The other problem, Hoonsbeen said, was that Congress changed their mandate to finance more mortgages from lower-income applicants. The new goals increased the percentage for low- and moderate-income applicants from 50 percent in 2004 to 56 percent in 2008; it increased the percentage for special affordable housing (for very-low-income individuals) from 20 to 27 percent, and it increased the percentage for underserved areas from 31 to 39 percent.

When defaults and foreclosures -- particularly among low-income homeowners -- began to skyrocket, Fannie and Freddie were hit hard.

With Fannie Mae and Freddie Mac financially strapped, they were unable to keep up with the demand from banks for mortgage funding, which made it much more difficult for home buyers to secure mortgages over the past year.

As defaults and foreclosures continued to pile up, the prospects for Fannie and Freddie became increasingly bleak until there was only one remedy -- a total bailout by the federal government.

The subsequent injection of $200 billion into the mortgage market made it easier for banks to obtain funding for additional mortgages. That's why mortgage rates dropped by about half a percentage point the day after the takeover.
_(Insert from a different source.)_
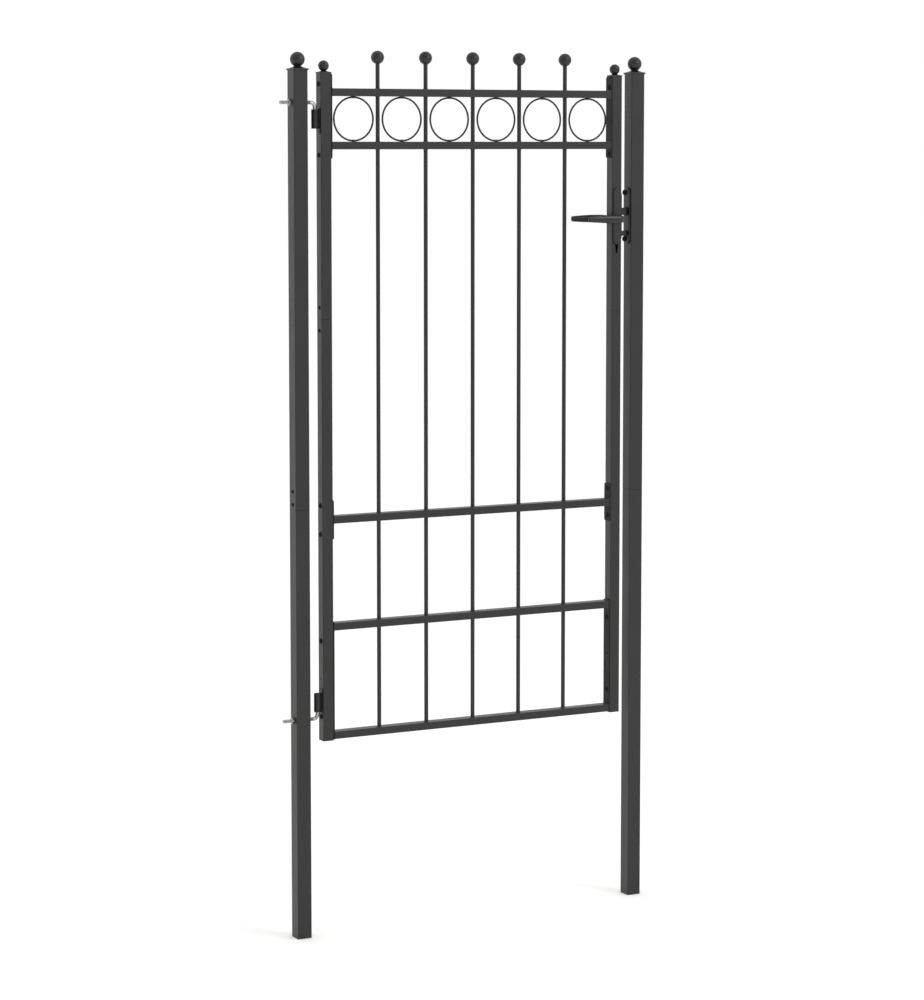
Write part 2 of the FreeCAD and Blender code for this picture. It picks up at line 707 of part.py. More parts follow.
def make_stiles(parts):
    lower_length = stile_seam - stile_bottom
    points = stile_screw_points()
    holes = bolt_holes() + screw_holes(points)
    side = stile_width - 2 * stile_wall - 2 * slide_fit
    sleeve_z = stile_seam - stile_sleeve_length / 2
    sleeves = []
    for name, x in (("hinge", hinge_stile_x), ("latch", latch_stile_x)):
        extra = lock_openings() + cover_screw_holes() if name == "latch" else []
        upper = stile_tube(x, stile_seam, stile_upper_length)
        parts[name + "_stile_lower"] = cut_all(stile_tube(x, stile_bottom, lower_length), holes)
        parts[name + "_stile_upper"] = cut_all(upper, holes + extra)
        parts[name + "_stile_cap"] = at(stile_cap(), x, 0, stile_top)
        sleeve = square_tube(side, side, stile_sleeve_length, stile_sleeve_wall, sleeve_corner)
        sleeves.append(cut_all(at(sleeve, x, 0, sleeve_z), screw_holes(points)))
    parts["stile_sleeves"] = Part.makeCompound(sleeves)
    parts["stile_joint_screws"] = joint_screws(points)
    plugs = [at(foot_plug(), x, 0, stile_bottom) for x in (hinge_stile_x, latch_stile_x)]
    parts["stile_foot_plugs"] = Part.makeCompound(plugs)


def foot_plug():
    flange = square_section(stile_width, stile_width, foot_plug_flange, stile_corner)
    flange = at(flange, 0, 0, -foot_plug_flange)
    skirt = at(plug_skirt(stile_width, stile_wall), 0, 0, cap_skirt)
    return flange.fuse(skirt).removeSplitter()


# --- lock ---

def cover_screw_heights():
    reach = cover_length / 2 - cover_width / 2
    return [cover_z - reach, cover_z + reach]


def cover_screw_holes():
    length = stile_width + 2 * cover_thickness + 2
    radius = screw_diameter / 2 + screw_fit
    return [rod_along((0, 1, 0), radius, (spindle_x, -length / 2, z), length) for z in cover_screw_heights()]


def cover_tip_holes():
    """Blind holes in the front cover's back for the cover screws' tips."""
    radius = screw_diameter / 2 + screw_fit
    back = -stile_face + 1
    length = cover_screw_socket + 1
    return [rod_along((0, -1, 0), radius, (spindle_x, back, z), length) for z in cover_screw_heights()]


def lock_cover():
    """The long cover plate on the front of the stile, with a raised collar round the lever's neck."""
    plate = racetrack(cover_width, cover_length, cover_thickness)
    plate = round_far_rim(plate, cover_thickness, cover_edge)
    front = cover_thickness + collar_height
    collar = rod_along((1, 0, 0), collar_diameter / 2, (cover_edge, 0, -cover_rise), front - cover_edge)
    hole = rod_along((1, 0, 0), spindle_hole / 2, (-1, 0, -cover_rise), front + 2)
    cover = plate.fuse(collar).removeSplitter().cut(hole)
    return at(turned_to_front(cover), spindle_x, -stile_face, cover_z)


def round_far_rim(plate, x, radius):
    return plate.makeFillet(radius, edges_at_x(plate, x))


def edges_at_x(solid, x):
    return [edge for edge in solid.Edges if abs(edge.BoundBox.XMin - x) + abs(edge.BoundBox.XMax - x) < tiny]


def cover_screws():
    """Through screws whose heads sit on the back cover and whose tips end in the front cover."""
    back = stile_face + cover_thickness
    length = stile_width + cover_thickness + cover_screw_bite
    screws = []
    for z in cover_screw_heights():
        head = socket_head(screw_head, screw_head_height, (spindle_x, back, z), (0, 1, 0))
        shank = rod_along((0, -1, 0), screw_diameter / 2, (spindle_x, back, z), length)
        screws.append(head.fuse(shank))
    return Part.makeCompound(screws)


def lock_case():
    """A thin box inside the stile, open to the latch bolt, that carries the hub."""
    x0 = latch_stile_inside + stile_wall + slide_fit
    x1 = latch_stile_outside - stile_wall - slide_fit
    half = stile_width / 2 - stile_wall - slide_fit
    z0 = spindle_z - case_below
    z1 = spindle_z + case_above
    wall = case_wall
    case = box(x0, x1, -half, half, z0, z1)
    case = case.cut(box(x0 + wall, x1 - wall, -half + wall, half - wall, z0 + wall, z1 - wall))
    bore = rod_along((0, 1, 0), hub_diameter / 2 + pin_fit, (spindle_x, -half - 1, spindle_z), 2 * half + 2)
    return cut_all(case.cut(bore), bolt_passages(x1 - 2 * wall, x1 + 1))


def face_plate():
    """The plate on the stile's edge that both bolts come out of."""
    plate = racetrack(face_plate_width, face_plate_length, face_plate_thickness)
    plate = at(plate, latch_stile_outside, 0, cover_z)
    return cut_all(plate, bolt_passages(latch_stile_x, latch_stile_outside + face_plate_thickness + 1))


def hub():
    """The hub in the lock case, with the arm that draws the bolt and a square hole for the spindle."""
    half = stile_width / 2 - stile_wall - slide_fit
    barrel = rod_along((0, 1, 0), hub_diameter / 2, (spindle_x, -half, spindle_z), 2 * half)
    x0 = spindle_x - arm_lead
    arm = box(x0, x0 + arm_thickness, -arm_width / 2, arm_width / 2, spindle_z, spindle_z + arm_length)
    reach = spindle_side / 2 + pin_fit
    return barrel.fuse(arm).removeSplitter().cut(spindle_block(reach, -half - 1, half + 1))


def spindle_block(reach, y0, y1):
    """A square bar on the spindle's axis."""
    return box(spindle_x - reach, spindle_x + reach, y0, y1, spindle_z - reach, spindle_z + reach)


def spindle():
    return spindle_block(spindle_side / 2, -spindle_end, spindle_end)


def lever():
    """The front lever: a round neck, an elbow and a grip that narrows to its tip."""
    middle = -(stile_face + lever_stand)
    neck_length = neck_start_y - middle
    neck = rod_along((0, -1, 0), neck_diameter / 2, (spindle_x, neck_start_y, spindle_z), neck_length)
    elbow = Part.makeSphere(lever_elbow, FreeCAD.Vector(spindle_x, middle, spindle_z))
    sections = []
    for distance, half_height, half_depth, setback in grip_stations:
        centre = FreeCAD.Vector(spindle_x - distance, middle + setback, spindle_z)
        ellipse = Part.Ellipse(centre + FreeCAD.Vector(0, 0, half_height),
                               centre + FreeCAD.Vector(0, half_depth, 0), centre)
        sections.append(Part.Wire([ellipse.toShape()]))
    grip = Part.makeLoft(sections, True, False)
    body = neck.fuse(elbow).fuse(grip).removeSplitter()
    socket = spindle_block(spindle_side / 2 + pin_fit, -spindle_end, -stile_face)
    grub_top = (spindle_x, grub_y, spindle_z)
    grub_hole = rod_along((0, 0, -1), grub_diameter / 2 + pin_fit, grub_top, neck_diameter)
    return body.cut(socket).cut(grub_hole)


def grub_screws():
    """Set screws that come up through each neck and press on the spindle."""
    top = spindle_z - spindle_side / 2
    front = rod_along((0, 0, -1), grub_diameter / 2, (spindle_x, grub_y, top), grub_length)
    return Part.makeCompound([front, mirrored_y(front)])


def latch_bolt():
    """The bolt, with a notch below for the hub's arm and a blind hole behind for its spring."""
    tail = bolt_tail_x
    tip = keeper_face_x + bolt_entry
    half_y = bolt_width / 2
    z0 = latch_bolt_z - bolt_height / 2
    body = box(tail, tip, -half_y, half_y, z0, z0 + bolt_height)
    body = chamfer_bolt_tip(body, tip)
    notch = box(tail + bolt_tail, tail + bolt_tail + notch_length, -arm_width / 2 - free_gap,
                arm_width / 2 + free_gap, z0 - 1, z0 + notch_depth)
    spring_radius = latch_spring_diameter / 2 + free_gap
    spring_hole = rod_along((1, 0, 0), spring_radius, (tail - 1, 0, spring_z), latch_spring_socket + 1)
    return body.cut(notch).cut(spring_hole)


def dead_bolt():
    """The square bolt that the key throws, drawn as it stands when the gate is locked."""
    z0 = dead_bolt_z - dead_bolt_height / 2
    x0 = spindle_x + dead_bolt_tail
    return box(x0, keeper_face_x + bolt_entry, -bolt_width / 2, bolt_width / 2, z0, z0 + dead_bolt_height)


def chamfer_bolt_tip(body, tip):
    """Bevel the tip on the side that meets the keeper as the leaf closes."""
    front = [edge for edge in edges_at_x(body, tip) if abs(edge.BoundBox.YMax + bolt_width / 2) < tiny]
    return body.makeChamfer(bolt_bevel, front)


def latch_spring():
    """A coil spring from the wall of the case to the bottom of the bolt's blind hole."""
    wall_x = latch_stile_inside + stile_wall + slide_fit + case_wall
    end_x = bolt_tail_x + latch_spring_socket
    wire = latch_spring_wire
    length = end_x - wall_x - wire
    radius = (latch_spring_diameter - wire) / 2
    helix = Part.makeHelix(length / latch_spring_turns, length, radius)
    section = Part.Circle(FreeCAD.Vector(radius, 0, 0), FreeCAD.Vector(0, 1, 0), wire / 2)
    profile = Part.Wire([section.toShape()])
    coil = Part.Wire(helix.Edges).makePipeShell([profile], True, True)
    coil.rotate(FreeCAD.Vector(0, 0, 0), FreeCAD.Vector(0, 1, 0), 90)
    return at(coil, wall_x + wire / 2, 0, spring_z)


def keeper():
    """The plate with rounded ends on the latch post, with a slot for each bolt."""
    plate = racetrack(keeper_width, cover_length, keeper_thickness)
    plate = round_far_rim(plate, keeper_thickness, keeper_edge)
    plate.rotate(FreeCAD.Vector(0, 0, 0), FreeCAD.Vector(0, 0, 1), 180)
    plate = at(plate, latch_post_inside, 0, cover_z)
    return cut_all(plate, keeper_screw_holes() + keeper_slots())


def keeper_screws():
    screws = []
    for z in keeper_screw_heights():
        face = (keeper_face_x, keeper_screw_back, z)
        head = socket_head(keeper_screw_head, keeper_screw_head_height, face, (-1, 0, 0))
        shank = rod_along((1, 0, 0), keeper_screw_diameter / 2, face, keeper_thickness + screw_reach)
        screws.append(head.fuse(shank))
    return Part.makeCompound(screws)


def make_lock(parts):
    front_cover = lock_cover()
    front_lever = lever()
    parts["front_lock_cover"] = cut_all(front_cover, cover_tip_holes())
    parts["back_lock_cover"] = cut_all(mirrored_y(front_cover), cover_screw_holes())
    parts["cover_screws"] = cover_screws()
    parts["lock_case"] = lock_case()
    parts["lock_face_plate"] = face_plate()
    parts["latch_spring"] = latch_spring()
    parts["dead_bolt"] = dead_bolt()
    parts["latch_bolt"] = latch_bolt()
    parts["front_lever"] = front_lever
    parts["back_lever"] = mirrored_y(front_lever)
    parts["lever_spindle"] = spindle()
    parts["lever_hub"] = hub()
    parts["lever_grub_screws"] = grub_screws()
    parts["keeper"] = keeper()
    parts["keeper_screws"] = keeper_screws()


def make_gate():
    parts = {}
    make_posts(parts)
    make_hinges(parts)
    make_stiles(parts)
    make_rails(parts)
    make_bars(parts)
    make_rings(parts)
    make_end_plates(parts)
    make_lock(parts)
    parts["frame_bolts"] = frame_bolts()
    parts["frame_cap_nuts"] = frame_cap_nuts()
    return parts


def write_parts(parts):
    os.makedirs("parts", exist_ok=True)
    for name, shape in parts.items():
        solids = shape.Solids
        shape = solids[0] if len(solids) == 1 else Part.makeCompound(solids)
        shape.exportStep("parts/%s.step" % name)
        print(name, len(solids), "solid(s),", round(shape.Volume / 1000, 1), "cm3, valid", shape.isValid())


write_parts(make_gate())
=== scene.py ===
import json
import math

import bmesh
import bpy
import numpy as np
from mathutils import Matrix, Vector


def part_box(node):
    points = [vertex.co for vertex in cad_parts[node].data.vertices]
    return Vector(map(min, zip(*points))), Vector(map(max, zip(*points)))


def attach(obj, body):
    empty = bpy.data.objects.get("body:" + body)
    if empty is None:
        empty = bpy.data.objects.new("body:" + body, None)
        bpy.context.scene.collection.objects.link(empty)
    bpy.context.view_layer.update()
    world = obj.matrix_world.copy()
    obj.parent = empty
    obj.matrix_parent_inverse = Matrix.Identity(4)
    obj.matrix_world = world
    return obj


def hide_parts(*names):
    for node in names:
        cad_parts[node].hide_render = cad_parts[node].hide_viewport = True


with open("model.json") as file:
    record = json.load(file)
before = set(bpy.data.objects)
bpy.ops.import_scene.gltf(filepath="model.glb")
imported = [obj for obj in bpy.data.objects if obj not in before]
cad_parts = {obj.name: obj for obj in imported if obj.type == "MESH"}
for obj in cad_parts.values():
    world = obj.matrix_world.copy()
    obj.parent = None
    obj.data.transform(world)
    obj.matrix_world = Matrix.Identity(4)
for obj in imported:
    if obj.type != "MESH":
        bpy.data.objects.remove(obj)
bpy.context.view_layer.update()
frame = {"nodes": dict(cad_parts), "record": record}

mm = 0.001
coatSlot = "powder_coated_steel"
zincSlot = "zinc_plated_steel"
print("frame loaded,", len(frame["nodes"]), "CAD nodes")


def linearOf(hexColour):
    # sRGB hex to linear light: the low end is a straight line, the rest a power of 2.4
    shades = [int(hexColour[i:i + 2], 16) / 255 for i in (1, 3, 5)]
    return [s / 12.92 if s <= 0.04045 else ((s + 0.055) / 1.055) ** 2.4 for s in shades] + [1.0]


def addNode(tree, kind, settings=None, links=None):
    node = tree.nodes.new(kind)
    for name, value in (settings or {}).items():
        if isinstance(name, int) or name in node.inputs:
            node.inputs[name].default_value = value
        else:
            setattr(node, name, value)
    for name, source in (links or {}).items():
        tree.links.new(source, node.inputs[name])
    return node


def newMaterial(name):
    material = bpy.data.materials.new(name)
    material.use_nodes = True
    material.node_tree.nodes.clear()
    return material, material.node_tree


cloudy = dict(detail=3.0, fineDetail=1.0, span=(0.3, 0.7), relief=1.0)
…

It also added stability to mortgage-backed securities derived from Fannie Mae and Freddie Mac mortgages. The government essentially guaranteed that principal and interest payments would be made on the debt, held by foreign central banks, financial institutions, pension funds and others.

But for widows and orphans, there was a downside.

The shares are "not worthless yet, but they might be," Hoonsbeen said. "No one really knows what it would take to turn them around, because it's impossible to determine what Freddie and Fannie have in assets. Their financials are a labyrinth."

The duo's collapse came as no surprise to Hoonsbeen or to others who have followed them for decades. "For the past 20 years Congress was being told that the companies were potentially incurring liabilities that put the U.S. Treasury at a huge risk," Hoonsbeen said. But the warnings fell on deaf ears -- in part because Fannie and Freddie have the third-largest lobby group in the United States. The result is more red ink for the federal government, more angst for taxpayers, and a total collapse of the stock value for shareholders.